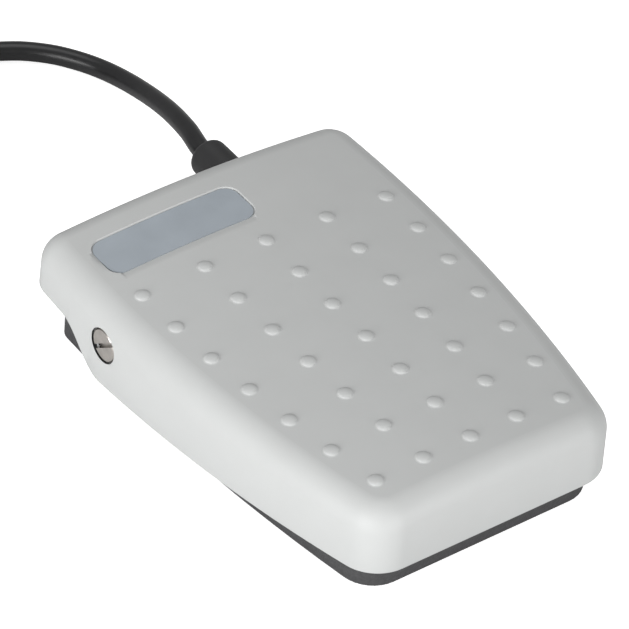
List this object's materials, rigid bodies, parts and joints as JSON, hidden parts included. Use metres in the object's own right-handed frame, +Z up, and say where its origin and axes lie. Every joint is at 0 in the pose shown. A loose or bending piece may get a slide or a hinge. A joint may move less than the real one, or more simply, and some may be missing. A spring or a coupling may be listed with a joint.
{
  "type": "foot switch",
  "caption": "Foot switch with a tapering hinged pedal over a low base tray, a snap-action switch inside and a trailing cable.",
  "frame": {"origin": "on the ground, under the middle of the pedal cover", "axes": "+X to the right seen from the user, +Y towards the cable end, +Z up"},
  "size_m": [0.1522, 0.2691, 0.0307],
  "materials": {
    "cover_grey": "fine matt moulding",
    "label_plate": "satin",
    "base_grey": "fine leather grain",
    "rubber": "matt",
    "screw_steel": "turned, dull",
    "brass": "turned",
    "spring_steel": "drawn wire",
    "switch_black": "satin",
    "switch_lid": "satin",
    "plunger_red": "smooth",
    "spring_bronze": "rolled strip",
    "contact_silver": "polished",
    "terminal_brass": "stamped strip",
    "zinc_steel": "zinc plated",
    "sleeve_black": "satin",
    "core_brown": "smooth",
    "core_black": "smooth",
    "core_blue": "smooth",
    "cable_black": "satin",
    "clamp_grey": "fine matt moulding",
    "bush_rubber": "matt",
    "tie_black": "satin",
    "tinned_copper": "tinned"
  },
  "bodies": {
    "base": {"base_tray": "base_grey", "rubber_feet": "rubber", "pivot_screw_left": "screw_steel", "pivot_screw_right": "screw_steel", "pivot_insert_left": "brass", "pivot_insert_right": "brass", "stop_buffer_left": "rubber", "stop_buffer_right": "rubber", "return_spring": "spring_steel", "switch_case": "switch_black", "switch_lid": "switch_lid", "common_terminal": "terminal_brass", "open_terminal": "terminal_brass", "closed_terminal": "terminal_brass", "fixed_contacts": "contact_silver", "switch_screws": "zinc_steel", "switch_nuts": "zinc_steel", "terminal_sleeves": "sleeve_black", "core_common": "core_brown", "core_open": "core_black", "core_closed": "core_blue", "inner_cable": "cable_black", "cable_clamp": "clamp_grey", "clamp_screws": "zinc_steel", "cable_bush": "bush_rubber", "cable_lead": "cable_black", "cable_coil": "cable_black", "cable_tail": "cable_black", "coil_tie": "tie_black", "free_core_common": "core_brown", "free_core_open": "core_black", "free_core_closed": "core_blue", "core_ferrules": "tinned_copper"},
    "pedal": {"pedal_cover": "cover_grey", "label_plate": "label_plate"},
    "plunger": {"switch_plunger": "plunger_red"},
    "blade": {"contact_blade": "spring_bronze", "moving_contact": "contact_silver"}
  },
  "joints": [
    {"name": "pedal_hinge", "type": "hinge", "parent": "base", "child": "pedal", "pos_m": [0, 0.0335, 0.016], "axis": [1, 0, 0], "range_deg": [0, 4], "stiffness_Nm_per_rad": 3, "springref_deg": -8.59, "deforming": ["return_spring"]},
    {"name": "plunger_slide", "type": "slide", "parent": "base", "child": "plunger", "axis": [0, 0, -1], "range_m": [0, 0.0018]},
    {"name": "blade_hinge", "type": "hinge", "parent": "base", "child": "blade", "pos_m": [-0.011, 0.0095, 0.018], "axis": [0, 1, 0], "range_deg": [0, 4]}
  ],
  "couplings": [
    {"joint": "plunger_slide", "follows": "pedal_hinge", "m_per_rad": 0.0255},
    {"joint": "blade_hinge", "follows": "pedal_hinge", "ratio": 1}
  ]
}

::::::

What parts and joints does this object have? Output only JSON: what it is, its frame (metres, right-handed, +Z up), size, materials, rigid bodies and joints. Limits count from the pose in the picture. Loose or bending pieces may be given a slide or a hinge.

::::::

--- What is required ---
Show every line in the entries where the string "from" occurs.

--- Problem solution ---
  "frame": {"origin": "on the ground, under the middle of the pedal cover", "axes": "+X to the right seen from the user, +Y towards the cable end, +Z up"},
What parts and joints does this object have? Output only JSON: what it is, its frame (metres, right-handed, +Z up), size, materials, rigid bodies and joints. Limits count from the pose in the picture. Loose or bending pieces may be given a slide or a hinge.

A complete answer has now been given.